Within the listing below, locate all lines containing the word "data". Copy each one.
□ □ □ □
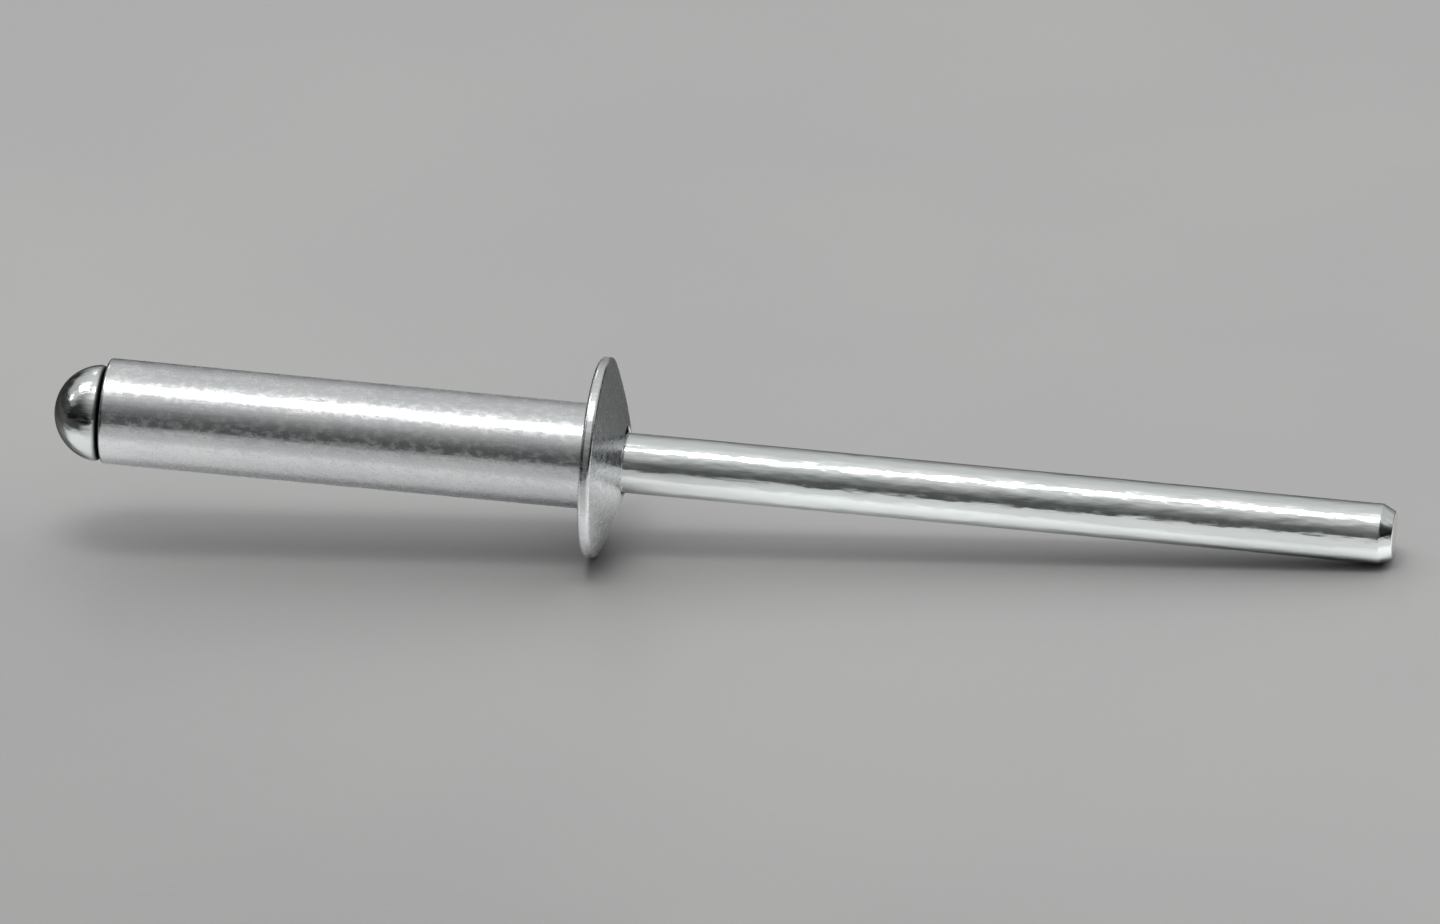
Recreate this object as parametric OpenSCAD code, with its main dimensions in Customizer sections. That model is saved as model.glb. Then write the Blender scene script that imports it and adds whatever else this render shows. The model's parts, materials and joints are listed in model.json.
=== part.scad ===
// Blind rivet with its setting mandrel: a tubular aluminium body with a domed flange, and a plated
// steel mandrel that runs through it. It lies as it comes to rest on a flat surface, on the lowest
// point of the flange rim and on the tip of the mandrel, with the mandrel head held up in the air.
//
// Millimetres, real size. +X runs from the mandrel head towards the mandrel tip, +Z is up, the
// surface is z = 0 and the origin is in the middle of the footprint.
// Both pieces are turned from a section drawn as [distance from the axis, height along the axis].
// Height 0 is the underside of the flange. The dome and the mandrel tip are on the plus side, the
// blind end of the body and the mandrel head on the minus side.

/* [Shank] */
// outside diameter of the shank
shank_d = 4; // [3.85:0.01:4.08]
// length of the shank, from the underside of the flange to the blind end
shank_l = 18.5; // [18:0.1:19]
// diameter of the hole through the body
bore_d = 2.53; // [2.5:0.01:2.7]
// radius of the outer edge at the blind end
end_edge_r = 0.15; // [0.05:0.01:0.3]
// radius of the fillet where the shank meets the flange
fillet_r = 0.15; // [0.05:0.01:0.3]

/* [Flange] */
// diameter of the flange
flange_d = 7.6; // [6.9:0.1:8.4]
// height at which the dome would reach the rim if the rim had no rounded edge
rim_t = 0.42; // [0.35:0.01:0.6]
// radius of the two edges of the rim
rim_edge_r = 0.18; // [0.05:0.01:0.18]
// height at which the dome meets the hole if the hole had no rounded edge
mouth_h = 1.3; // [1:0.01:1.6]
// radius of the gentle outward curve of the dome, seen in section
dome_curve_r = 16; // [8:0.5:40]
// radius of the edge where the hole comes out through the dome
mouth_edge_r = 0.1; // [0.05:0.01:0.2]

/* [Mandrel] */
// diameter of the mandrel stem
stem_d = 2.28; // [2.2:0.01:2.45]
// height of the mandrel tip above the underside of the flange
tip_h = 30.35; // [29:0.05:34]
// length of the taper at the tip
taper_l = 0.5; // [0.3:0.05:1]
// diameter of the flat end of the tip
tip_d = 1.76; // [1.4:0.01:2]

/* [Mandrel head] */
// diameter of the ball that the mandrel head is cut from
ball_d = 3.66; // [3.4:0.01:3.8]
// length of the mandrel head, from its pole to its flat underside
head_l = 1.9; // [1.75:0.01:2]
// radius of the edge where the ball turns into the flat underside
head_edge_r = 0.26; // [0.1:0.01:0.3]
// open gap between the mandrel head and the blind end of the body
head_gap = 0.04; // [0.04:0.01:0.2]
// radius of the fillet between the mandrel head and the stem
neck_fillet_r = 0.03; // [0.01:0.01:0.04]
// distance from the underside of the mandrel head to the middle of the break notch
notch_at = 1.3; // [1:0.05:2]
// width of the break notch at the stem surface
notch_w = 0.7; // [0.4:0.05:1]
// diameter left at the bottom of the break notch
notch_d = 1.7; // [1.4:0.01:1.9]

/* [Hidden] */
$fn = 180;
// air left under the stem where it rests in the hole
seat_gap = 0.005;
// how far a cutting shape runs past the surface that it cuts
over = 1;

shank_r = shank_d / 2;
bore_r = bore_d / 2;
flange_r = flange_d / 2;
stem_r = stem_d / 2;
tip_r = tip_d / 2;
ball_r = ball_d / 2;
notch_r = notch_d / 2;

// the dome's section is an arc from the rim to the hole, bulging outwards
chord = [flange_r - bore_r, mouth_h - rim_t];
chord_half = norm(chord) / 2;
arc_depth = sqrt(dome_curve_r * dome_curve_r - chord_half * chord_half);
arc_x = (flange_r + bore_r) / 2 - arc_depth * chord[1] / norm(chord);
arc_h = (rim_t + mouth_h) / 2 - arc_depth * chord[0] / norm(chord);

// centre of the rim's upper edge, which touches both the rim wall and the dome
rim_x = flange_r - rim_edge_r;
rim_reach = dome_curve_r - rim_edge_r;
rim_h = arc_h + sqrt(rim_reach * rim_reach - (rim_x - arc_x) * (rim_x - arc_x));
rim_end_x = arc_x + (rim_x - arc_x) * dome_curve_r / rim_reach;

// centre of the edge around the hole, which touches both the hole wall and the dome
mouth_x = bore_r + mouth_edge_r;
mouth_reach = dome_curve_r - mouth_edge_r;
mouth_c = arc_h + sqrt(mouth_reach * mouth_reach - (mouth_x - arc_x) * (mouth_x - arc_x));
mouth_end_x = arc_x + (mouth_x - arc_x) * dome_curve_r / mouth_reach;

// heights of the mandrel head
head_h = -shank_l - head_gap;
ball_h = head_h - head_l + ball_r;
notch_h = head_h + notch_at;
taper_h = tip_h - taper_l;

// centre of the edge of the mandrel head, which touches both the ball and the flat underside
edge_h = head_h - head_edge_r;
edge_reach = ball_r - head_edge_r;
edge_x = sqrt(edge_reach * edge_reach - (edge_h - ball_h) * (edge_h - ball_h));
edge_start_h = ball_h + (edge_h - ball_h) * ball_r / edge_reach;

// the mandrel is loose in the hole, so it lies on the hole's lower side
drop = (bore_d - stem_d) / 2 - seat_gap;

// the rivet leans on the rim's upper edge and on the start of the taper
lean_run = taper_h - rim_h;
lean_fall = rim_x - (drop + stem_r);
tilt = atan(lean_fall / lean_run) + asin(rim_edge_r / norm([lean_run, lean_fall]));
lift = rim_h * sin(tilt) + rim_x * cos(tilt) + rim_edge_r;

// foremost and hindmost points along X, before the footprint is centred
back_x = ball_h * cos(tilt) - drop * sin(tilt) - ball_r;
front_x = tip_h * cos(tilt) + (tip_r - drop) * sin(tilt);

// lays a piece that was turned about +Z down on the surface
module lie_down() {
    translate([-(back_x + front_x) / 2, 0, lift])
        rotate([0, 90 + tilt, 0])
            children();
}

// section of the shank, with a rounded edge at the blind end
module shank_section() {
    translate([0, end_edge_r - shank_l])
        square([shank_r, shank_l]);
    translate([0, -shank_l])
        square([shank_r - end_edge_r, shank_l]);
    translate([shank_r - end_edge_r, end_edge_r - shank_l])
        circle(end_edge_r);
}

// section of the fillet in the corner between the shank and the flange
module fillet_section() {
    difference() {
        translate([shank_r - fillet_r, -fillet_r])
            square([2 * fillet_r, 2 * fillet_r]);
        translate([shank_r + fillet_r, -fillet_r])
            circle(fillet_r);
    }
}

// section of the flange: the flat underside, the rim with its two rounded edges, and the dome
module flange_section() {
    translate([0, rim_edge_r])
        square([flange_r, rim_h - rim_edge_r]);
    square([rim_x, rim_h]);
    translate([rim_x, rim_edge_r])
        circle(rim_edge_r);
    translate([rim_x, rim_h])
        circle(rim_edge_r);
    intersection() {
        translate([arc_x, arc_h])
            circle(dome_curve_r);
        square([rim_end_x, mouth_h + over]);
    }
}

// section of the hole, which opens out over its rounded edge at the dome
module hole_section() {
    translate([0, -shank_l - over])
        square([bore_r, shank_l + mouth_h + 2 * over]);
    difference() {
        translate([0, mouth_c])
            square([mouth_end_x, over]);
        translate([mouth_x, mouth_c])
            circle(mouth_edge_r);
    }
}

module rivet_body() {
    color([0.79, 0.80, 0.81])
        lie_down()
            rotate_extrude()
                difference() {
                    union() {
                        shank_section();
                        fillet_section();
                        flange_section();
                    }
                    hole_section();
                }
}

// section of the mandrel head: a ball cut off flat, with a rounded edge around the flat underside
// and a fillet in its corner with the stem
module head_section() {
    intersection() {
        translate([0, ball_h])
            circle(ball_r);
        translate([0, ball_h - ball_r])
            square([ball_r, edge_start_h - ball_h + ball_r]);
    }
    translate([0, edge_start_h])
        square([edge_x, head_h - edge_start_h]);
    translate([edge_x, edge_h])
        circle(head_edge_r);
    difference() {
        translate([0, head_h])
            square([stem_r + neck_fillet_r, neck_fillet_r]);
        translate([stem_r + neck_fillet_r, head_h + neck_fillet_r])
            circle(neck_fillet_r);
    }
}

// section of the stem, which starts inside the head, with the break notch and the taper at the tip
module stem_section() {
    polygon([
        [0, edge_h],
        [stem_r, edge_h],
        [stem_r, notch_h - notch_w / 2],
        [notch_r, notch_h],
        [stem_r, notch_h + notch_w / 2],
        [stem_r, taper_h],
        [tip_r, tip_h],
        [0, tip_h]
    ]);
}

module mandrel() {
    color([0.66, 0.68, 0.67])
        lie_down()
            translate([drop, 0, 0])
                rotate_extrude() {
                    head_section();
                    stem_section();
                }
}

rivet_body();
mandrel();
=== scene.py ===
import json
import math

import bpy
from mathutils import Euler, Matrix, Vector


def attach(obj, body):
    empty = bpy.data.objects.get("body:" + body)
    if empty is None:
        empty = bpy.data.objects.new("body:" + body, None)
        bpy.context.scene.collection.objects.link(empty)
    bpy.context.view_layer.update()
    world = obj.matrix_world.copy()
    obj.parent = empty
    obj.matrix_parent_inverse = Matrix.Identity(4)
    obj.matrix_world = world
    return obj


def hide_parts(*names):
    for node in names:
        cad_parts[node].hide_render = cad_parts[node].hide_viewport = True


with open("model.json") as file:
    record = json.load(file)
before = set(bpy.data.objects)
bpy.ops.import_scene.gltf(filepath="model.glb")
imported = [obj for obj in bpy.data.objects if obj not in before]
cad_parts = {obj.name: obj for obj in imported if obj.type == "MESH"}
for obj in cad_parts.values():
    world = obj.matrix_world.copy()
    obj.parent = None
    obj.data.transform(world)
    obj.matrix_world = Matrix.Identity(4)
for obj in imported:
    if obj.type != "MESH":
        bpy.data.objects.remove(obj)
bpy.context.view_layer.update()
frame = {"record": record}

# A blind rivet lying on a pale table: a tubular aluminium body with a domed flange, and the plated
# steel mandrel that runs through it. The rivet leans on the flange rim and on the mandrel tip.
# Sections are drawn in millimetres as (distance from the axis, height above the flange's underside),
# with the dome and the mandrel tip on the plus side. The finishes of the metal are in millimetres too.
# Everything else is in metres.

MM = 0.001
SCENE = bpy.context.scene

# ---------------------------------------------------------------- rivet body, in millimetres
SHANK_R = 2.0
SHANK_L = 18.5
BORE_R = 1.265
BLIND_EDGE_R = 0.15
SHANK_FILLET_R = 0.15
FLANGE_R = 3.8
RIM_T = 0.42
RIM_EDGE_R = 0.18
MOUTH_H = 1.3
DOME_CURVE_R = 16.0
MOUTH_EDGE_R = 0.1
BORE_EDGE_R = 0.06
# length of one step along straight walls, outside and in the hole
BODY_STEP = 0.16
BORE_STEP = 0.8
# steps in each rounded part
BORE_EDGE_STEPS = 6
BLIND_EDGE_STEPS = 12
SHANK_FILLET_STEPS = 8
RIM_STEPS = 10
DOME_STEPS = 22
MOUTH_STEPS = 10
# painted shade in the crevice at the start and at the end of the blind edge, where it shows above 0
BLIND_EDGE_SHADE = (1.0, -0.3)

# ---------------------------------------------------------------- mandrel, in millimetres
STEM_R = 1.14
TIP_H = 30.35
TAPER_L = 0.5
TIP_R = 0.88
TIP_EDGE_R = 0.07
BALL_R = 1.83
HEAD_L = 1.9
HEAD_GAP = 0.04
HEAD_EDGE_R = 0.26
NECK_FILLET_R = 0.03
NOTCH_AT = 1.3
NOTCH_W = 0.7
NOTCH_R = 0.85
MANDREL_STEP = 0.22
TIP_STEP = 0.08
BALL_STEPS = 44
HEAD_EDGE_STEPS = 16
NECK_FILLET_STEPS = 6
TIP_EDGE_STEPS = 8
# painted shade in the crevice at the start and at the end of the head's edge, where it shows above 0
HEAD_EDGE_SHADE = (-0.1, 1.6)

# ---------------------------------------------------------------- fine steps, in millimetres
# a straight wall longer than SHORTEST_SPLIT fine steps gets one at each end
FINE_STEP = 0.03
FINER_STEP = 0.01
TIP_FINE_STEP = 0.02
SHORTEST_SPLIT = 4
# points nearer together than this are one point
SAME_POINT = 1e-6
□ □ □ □
TASK RESULT:
    empty = bpy.data.objects.get("body:" + body)
        empty = bpy.data.objects.new("body:" + body, None)
before = set(bpy.data.objects)
imported = [obj for obj in bpy.data.objects if obj not in before]
    obj.data.transform(world)
        bpy.data.objects.remove(obj)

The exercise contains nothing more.